Moreover, as thin seamlets are intercalated with rock layers, in the Waterberg coalfield, mining operations only become viable when the whole sequence, including the rock, is mined. Subsequently, extensive beneficiation is needed to remove the unwanted rock, before the coal can become saleable, adding further costs to the operation.

Prevost argues that because of a lack of an offtake for future production, projects currently under development in the Waterberg coalfield, cannot have the same success as coal producer Exxaro’s Grootgeluk mine.

Grootgeluk mine, the only and biggest mine in the Waterberg, supplies coal to multiple markets, he adds. Eighty per cent of Grootgeluk’s coal is thermal coal, most of which is transported along a 7 km conveyor belt to State-owned power utility Eskom’s Matimba power station, in Limpopo. The remaining 20% is metallurgical and other coals, mostly exported and supplied to iron producer ArcelorMittal South Africa, at a higher price than thermal coal, for feeding into blast furnaces.

Prevost points out that when reserves are similar to those of the Waterberg – comprising 80% thermal coal and 20% of other niche products – there needs to be a significant, close-by, market for the thermal coal.

Prevost further states that unless there is a power station near the coal mine, mining in the Waterberg – where the majority of coal reserves are thermal coal – is not viable. Eskom has shown no plans for developing any new coal-fired power stations after Medupi and Kusile. To deal with this problem there have been suggestions that Waterberg coal can be railed to power stations in the Central basin, but railing steam coal from the Waterberg, to the Central basin, where most of the power stations are, will make this coal much more expensive than coal mined in the Central basin, explains Prevost.

He reiterates that promising projects must have sound financial support, as well as reserves and a suitable market where the mined coal can be sold.

Prevost highlights Exxaro’s Belfast project as an example.
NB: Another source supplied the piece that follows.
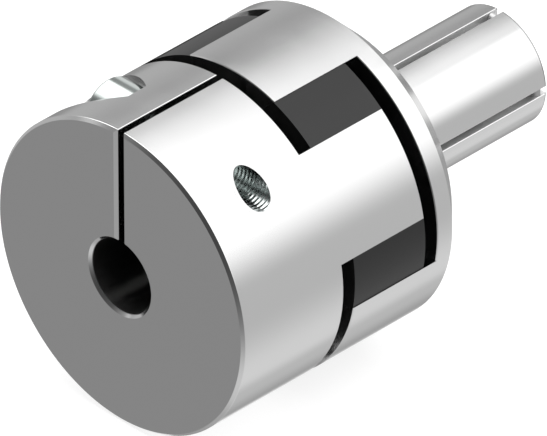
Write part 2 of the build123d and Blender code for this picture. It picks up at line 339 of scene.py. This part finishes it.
def turned_metal(name, base, roughness, zones=(), depth=RING_DEPTH):
    """Metal with the rings of a turning tool round the shaft's axis, with its duller zones, and with painted
    shade that darkens the base colour in some zones.
    """
    material, nodes, shader = new_material(name, base, 1.0, roughness)
    place = nodes.new("ShaderNodeTexCoord").outputs["Object"]
    apart = nodes.new("ShaderNodeSeparateXYZ")
    nodes.link(place, apart.inputs[0])
    x, y, z = apart.outputs
    across = nodes.math("SQRT", nodes.math("ADD", nodes.math("POWER", x, 2.0), nodes.math("POWER", z, 2.0)))
    rings = nodes.new("ShaderNodeTexNoise", noise_dimensions="1D")
    nodes.link(nodes.times(nodes.math("ADD", across, y), 1.0 / RING_PITCH), rings.inputs["W"])
    rings.inputs["Scale"].default_value = 1.0
    rings.inputs["Detail"].default_value = 1.0
    patches = nodes.new("ShaderNodeTexNoise")
    nodes.link(place, patches.inputs["Vector"])
    patches.inputs["Scale"].default_value = PATCHES_PER_M
    patches.inputs["Detail"].default_value = 2.0
    worn = nodes.ramp(patches.outputs["Fac"], *PATCH_NOISE, *(roughness * part for part in PATCH_SHARES))
    metallic = shade = 1.0
    for zone in zones:
        start, end, inner, outer = (size * MM for size in zone[:4])
        fade = ZONE_FADE * MM
        dull = nodes.times(nodes.band(y, start, start + fade, end - fade, end),
                           nodes.ramp(across, outer - fade, outer, 1.0, 0.0))
        if inner:
            dull = nodes.times(dull, nodes.ramp(across, inner - INNER_FADE * MM, inner))
        worn = nodes.math("MAXIMUM", worn, nodes.times(dull, zone.roughness))
        if zone.metallic < 1.0:
            metallic = nodes.times(nodes.share(dull, zone.metallic), metallic)
        # Painted shade: the zone's base colour is darkened, standing in for shade
        if zone.shade < 1.0:
            shade = nodes.times(nodes.share(dull, zone.shade), shade)
    nodes.link(worn, shader.inputs["Roughness"])
    if metallic != 1.0:
        nodes.link(metallic, shader.inputs["Metallic"])
    # The painted shade scales the base colour
    if shade != 1.0:
        base_with_painted_shade = nodes.new("ShaderNodeVectorMath", operation="SCALE")
        base_with_painted_shade.inputs[0].default_value = base
        nodes.link(shade, base_with_painted_shade.inputs["Scale"])
        nodes.link(base_with_painted_shade.outputs[0], shader.inputs["Base Color"])
    bump = nodes.new("ShaderNodeBump")
    bump.inputs["Strength"].default_value = RING_STRENGTH
    bump.inputs["Distance"].default_value = depth
    nodes.link(rings.outputs["Fac"], bump.inputs["Height"])
    nodes.link(bump.outputs["Normal"], shader.inputs["Normal"])
    return material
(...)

The project is part of a small block called the North Block Complex, in the Ermelo coalfield, where the company successfully operates the Glisa and Strathrae coal mines and it is proven that it is financially viable to mine in this part of the coalfield.

He cites global mining major Glencore’s Tweefontein coal optimisation project in the Central basin, in Mpumalanga, as another example. Four mines are operating in the area, each producing about 4.5-million tons a year. Prevost says that project is set to increase coal production from the area, which has reserves of about 680-million tons.